(Entries with model source code)
○ ○ ○

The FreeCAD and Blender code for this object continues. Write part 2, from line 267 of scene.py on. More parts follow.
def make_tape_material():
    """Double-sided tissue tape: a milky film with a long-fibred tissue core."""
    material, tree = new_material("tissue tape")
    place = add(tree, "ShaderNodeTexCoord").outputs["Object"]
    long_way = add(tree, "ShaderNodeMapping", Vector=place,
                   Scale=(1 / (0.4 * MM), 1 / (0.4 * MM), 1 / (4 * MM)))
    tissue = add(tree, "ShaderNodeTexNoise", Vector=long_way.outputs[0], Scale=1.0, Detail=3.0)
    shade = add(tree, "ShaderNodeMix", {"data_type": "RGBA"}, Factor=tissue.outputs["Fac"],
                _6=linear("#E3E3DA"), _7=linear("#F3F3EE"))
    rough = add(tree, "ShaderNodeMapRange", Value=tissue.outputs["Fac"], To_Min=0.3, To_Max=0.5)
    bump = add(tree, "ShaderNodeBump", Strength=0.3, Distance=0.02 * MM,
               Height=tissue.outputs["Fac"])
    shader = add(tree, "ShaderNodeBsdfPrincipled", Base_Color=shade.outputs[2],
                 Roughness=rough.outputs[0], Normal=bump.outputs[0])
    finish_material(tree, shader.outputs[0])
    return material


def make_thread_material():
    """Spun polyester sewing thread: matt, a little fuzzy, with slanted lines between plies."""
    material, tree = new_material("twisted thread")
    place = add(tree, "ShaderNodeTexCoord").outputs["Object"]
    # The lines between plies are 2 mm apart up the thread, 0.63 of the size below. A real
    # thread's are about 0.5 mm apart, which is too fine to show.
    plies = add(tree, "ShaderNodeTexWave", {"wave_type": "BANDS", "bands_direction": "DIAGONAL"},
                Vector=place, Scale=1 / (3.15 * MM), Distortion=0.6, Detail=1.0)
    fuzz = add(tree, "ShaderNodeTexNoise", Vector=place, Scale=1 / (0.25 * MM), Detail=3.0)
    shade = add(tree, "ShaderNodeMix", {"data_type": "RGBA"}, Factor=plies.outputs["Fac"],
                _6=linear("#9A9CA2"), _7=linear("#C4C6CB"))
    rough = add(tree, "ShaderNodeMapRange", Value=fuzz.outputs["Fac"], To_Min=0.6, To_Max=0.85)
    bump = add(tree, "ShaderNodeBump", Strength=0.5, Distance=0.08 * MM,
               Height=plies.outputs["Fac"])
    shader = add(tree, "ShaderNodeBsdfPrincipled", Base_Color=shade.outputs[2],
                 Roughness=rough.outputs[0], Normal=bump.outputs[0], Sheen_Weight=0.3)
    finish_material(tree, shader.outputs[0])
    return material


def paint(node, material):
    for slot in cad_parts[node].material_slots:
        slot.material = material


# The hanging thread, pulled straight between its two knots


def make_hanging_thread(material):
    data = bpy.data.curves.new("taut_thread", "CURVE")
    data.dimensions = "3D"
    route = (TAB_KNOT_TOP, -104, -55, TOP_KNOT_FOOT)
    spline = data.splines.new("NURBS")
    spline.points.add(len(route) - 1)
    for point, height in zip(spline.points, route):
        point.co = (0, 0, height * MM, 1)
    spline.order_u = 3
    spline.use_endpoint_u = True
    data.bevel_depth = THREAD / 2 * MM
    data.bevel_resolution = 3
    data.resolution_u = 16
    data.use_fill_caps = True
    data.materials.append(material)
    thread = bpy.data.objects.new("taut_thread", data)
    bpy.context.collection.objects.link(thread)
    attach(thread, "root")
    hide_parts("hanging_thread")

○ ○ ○

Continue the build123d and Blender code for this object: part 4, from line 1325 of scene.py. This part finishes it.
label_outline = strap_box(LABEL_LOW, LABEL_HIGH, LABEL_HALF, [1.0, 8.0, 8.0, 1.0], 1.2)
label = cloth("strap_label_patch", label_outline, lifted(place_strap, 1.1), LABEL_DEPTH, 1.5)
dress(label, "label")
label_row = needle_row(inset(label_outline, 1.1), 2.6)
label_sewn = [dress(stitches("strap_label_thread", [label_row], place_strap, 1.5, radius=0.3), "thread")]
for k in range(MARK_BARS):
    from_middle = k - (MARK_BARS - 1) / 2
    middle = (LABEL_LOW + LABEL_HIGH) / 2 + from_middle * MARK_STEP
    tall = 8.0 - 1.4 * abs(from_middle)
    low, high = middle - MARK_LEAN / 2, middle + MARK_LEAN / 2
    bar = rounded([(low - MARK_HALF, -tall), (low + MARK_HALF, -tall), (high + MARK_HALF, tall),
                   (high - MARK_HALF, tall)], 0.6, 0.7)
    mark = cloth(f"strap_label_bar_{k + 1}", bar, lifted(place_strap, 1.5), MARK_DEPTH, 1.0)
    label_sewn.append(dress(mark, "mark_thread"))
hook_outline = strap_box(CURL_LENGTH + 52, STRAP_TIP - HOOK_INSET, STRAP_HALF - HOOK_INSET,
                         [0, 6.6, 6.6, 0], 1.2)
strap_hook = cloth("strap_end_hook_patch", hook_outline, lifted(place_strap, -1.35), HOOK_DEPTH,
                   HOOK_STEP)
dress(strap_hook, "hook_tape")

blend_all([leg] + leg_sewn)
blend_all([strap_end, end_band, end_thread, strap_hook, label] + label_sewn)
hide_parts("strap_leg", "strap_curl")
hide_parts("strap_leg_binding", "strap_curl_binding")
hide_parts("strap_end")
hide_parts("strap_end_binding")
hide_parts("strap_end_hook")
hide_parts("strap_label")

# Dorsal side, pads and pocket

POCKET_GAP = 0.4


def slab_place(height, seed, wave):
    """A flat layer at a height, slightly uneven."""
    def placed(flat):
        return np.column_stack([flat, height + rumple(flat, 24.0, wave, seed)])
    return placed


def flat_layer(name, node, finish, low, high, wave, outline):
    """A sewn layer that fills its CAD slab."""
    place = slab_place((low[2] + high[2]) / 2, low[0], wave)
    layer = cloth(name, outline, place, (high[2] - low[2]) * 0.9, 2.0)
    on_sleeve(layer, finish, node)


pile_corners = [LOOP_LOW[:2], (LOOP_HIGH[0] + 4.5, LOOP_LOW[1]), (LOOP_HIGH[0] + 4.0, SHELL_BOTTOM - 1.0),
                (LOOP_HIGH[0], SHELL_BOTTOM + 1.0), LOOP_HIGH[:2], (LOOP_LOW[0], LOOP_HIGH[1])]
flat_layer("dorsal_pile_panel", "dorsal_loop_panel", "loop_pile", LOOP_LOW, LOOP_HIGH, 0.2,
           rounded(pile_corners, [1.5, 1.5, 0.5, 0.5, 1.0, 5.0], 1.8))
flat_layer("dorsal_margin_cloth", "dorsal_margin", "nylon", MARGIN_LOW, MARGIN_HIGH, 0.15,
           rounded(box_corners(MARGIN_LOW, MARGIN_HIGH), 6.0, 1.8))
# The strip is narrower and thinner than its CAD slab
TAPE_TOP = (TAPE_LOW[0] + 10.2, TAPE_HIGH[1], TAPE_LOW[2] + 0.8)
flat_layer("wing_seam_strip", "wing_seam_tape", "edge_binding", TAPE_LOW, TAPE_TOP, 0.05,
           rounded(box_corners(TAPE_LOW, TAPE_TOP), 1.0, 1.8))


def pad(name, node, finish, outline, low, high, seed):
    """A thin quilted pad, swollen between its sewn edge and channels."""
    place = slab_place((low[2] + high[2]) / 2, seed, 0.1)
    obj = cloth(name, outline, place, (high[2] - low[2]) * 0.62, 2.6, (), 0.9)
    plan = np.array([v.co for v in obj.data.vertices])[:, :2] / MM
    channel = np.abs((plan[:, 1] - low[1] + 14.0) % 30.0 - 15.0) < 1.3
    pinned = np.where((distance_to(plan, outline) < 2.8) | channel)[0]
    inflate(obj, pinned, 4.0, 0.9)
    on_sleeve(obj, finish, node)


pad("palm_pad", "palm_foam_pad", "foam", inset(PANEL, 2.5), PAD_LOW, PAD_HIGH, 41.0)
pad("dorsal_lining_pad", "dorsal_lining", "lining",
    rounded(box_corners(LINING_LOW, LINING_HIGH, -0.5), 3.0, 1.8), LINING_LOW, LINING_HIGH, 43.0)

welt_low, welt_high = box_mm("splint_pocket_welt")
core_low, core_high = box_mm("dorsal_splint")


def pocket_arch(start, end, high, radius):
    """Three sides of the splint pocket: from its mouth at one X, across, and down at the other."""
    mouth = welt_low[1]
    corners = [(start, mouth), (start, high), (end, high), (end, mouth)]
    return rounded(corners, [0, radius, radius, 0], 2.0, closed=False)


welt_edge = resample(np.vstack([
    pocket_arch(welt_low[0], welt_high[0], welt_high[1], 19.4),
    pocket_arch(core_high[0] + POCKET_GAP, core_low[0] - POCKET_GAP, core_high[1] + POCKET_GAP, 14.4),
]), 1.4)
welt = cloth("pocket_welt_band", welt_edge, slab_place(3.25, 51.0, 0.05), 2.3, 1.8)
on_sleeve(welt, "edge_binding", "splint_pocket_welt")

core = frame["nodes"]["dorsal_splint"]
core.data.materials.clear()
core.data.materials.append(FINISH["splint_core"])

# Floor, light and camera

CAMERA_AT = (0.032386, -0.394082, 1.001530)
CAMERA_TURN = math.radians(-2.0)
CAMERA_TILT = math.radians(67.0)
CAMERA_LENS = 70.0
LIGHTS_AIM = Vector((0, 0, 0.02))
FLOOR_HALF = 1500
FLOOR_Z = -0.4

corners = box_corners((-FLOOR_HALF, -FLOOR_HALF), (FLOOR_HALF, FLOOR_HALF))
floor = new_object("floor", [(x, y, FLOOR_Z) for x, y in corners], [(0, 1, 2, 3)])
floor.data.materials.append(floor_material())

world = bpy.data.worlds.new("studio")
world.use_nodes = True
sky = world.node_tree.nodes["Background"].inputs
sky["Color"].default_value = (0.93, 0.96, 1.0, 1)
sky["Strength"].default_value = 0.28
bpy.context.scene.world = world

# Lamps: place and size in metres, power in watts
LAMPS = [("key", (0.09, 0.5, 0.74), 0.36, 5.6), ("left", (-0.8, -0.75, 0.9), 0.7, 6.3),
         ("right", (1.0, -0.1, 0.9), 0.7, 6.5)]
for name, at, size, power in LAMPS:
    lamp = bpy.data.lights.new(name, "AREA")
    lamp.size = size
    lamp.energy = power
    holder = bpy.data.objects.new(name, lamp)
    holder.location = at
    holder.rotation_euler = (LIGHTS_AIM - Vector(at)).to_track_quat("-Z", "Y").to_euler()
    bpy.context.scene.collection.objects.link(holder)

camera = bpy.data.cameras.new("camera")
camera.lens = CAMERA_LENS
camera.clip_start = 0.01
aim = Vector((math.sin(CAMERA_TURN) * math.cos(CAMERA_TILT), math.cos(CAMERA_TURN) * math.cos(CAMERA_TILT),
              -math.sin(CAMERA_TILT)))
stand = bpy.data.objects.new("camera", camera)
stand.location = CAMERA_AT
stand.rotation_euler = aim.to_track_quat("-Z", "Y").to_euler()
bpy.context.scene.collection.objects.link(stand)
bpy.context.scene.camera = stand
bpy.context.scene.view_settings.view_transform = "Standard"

○ ○ ○

> _WRITTEN REQUEST_: Pull every line containing "slot" from the data.

> _SOLVED EXERCISE_:
    for slot in cad_parts[node].material_slots:
        slot.material = material